The data below holds a line containing "front_cover()" and a line containing "for node in"; please quote exactly those two lines and every line between them, and nothing else.

● Listed entries:
----------

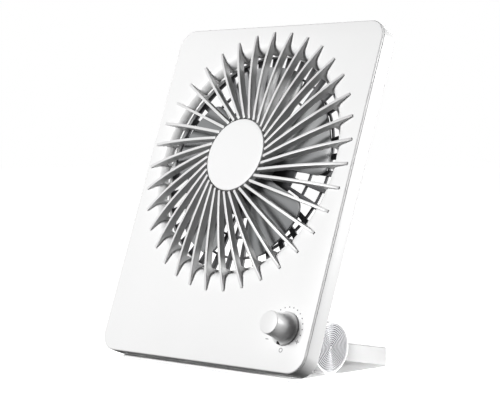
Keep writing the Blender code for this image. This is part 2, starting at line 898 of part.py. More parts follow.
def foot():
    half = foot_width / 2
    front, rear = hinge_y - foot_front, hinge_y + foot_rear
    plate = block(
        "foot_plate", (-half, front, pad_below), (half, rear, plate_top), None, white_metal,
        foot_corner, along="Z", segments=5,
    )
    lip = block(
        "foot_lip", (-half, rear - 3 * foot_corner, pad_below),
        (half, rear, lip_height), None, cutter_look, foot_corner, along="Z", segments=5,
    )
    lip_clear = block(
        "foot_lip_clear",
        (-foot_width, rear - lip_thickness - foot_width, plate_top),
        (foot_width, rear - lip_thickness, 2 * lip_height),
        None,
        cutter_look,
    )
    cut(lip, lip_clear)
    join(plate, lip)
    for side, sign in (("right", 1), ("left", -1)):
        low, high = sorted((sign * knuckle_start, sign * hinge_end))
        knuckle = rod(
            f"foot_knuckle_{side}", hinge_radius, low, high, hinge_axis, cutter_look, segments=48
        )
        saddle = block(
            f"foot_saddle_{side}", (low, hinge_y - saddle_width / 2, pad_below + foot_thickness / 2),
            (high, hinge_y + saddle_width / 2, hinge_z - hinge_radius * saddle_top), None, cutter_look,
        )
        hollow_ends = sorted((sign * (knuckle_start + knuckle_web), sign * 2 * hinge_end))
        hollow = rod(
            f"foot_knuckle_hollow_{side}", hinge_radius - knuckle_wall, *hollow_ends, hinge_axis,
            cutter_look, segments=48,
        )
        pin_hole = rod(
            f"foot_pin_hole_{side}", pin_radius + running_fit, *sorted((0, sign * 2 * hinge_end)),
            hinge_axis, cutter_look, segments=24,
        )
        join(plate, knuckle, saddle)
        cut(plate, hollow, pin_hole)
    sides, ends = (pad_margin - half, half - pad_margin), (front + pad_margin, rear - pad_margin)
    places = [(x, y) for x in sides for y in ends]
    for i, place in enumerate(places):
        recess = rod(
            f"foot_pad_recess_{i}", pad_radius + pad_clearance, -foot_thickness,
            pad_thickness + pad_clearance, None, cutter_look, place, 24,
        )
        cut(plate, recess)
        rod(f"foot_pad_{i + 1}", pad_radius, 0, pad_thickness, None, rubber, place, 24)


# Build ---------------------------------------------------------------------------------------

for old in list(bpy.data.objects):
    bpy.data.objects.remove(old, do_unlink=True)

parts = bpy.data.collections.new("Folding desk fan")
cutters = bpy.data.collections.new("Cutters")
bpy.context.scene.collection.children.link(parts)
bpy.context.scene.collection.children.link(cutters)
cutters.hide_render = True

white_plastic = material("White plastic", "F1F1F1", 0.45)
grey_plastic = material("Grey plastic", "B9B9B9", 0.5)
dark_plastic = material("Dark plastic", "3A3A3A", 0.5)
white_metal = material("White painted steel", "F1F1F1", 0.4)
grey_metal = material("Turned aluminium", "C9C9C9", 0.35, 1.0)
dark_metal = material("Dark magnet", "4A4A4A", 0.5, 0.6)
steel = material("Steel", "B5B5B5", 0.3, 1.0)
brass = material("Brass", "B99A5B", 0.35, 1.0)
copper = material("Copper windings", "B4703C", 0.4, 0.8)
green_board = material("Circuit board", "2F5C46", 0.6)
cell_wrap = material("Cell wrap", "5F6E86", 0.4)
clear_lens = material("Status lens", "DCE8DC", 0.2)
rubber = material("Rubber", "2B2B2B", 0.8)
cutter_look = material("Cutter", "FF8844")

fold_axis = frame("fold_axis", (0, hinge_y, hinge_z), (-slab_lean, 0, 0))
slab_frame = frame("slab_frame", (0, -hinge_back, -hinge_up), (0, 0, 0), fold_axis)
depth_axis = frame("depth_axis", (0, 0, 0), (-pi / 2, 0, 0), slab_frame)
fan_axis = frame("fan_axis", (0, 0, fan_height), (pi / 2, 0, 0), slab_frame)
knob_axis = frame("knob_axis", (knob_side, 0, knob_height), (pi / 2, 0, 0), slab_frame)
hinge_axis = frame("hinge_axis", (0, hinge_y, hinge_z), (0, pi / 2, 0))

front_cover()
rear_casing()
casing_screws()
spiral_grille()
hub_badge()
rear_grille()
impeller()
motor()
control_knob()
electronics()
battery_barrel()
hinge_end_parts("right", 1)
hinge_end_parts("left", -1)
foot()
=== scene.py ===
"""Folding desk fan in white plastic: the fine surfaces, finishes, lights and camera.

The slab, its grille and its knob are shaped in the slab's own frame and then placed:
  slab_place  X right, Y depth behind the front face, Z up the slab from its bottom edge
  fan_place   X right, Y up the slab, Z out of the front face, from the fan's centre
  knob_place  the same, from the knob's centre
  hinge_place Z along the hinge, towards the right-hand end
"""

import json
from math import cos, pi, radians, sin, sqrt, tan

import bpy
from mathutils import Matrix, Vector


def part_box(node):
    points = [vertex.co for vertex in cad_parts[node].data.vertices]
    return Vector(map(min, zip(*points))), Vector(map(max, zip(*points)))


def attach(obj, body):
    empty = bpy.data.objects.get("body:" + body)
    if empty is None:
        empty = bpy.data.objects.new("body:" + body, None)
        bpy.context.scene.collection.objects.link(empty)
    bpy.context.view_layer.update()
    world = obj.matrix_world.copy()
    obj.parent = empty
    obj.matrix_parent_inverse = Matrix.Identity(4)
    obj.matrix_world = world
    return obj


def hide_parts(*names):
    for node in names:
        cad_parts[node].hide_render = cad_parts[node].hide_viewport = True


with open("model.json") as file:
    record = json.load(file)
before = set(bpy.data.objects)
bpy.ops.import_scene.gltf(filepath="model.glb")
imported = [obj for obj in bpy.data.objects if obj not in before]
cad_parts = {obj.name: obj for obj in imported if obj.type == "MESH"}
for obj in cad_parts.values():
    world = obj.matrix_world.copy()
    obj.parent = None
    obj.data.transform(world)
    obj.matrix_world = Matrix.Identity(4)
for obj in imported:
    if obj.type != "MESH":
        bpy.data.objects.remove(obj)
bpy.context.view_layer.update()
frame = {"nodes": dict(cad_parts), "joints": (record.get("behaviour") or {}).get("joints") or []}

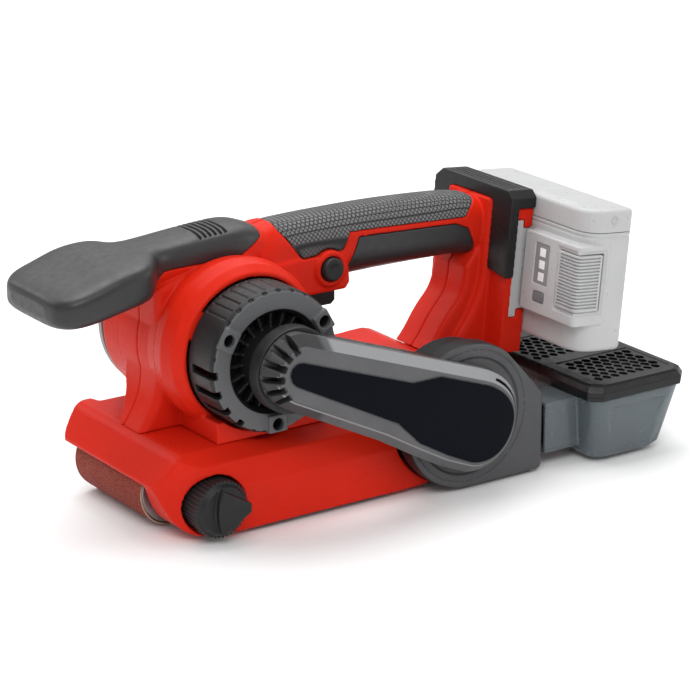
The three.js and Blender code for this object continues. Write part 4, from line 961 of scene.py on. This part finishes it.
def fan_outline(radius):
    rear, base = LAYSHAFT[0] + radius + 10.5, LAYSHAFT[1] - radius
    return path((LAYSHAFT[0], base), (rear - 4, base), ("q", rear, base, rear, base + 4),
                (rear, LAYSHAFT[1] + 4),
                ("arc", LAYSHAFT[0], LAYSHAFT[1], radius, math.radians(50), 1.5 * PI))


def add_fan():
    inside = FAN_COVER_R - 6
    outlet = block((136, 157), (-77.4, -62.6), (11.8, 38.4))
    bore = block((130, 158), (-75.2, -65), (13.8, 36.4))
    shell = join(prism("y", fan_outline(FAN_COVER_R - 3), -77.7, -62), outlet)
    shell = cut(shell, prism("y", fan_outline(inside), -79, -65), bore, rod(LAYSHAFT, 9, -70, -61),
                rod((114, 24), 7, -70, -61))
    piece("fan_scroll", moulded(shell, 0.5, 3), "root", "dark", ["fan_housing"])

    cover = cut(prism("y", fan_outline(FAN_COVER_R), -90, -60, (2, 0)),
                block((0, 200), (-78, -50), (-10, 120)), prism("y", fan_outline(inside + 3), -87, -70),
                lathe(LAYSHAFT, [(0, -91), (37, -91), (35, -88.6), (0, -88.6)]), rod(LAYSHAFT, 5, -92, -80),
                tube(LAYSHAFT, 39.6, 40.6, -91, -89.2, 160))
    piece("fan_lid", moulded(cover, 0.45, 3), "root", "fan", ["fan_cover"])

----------

● Problem solution:
front_cover()
rear_casing()
casing_screws()
spiral_grille()
hub_badge()
rear_grille()
impeller()
motor()
control_knob()
electronics()
battery_barrel()
hinge_end_parts("right", 1)
hinge_end_parts("left", -1)
foot()
=== scene.py ===
"""Folding desk fan in white plastic: the fine surfaces, finishes, lights and camera.

The slab, its grille and its knob are shaped in the slab's own frame and then placed:
  slab_place  X right, Y depth behind the front face, Z up the slab from its bottom edge
  fan_place   X right, Y up the slab, Z out of the front face, from the fan's centre
  knob_place  the same, from the knob's centre
  hinge_place Z along the hinge, towards the right-hand end
"""

import json
from math import cos, pi, radians, sin, sqrt, tan

import bpy
from mathutils import Matrix, Vector


def part_box(node):
    points = [vertex.co for vertex in cad_parts[node].data.vertices]
    return Vector(map(min, zip(*points))), Vector(map(max, zip(*points)))


def attach(obj, body):
    empty = bpy.data.objects.get("body:" + body)
    if empty is None:
        empty = bpy.data.objects.new("body:" + body, None)
        bpy.context.scene.collection.objects.link(empty)
    bpy.context.view_layer.update()
    world = obj.matrix_world.copy()
    obj.parent = empty
    obj.matrix_parent_inverse = Matrix.Identity(4)
    obj.matrix_world = world
    return obj


def hide_parts(*names):
    for node in names:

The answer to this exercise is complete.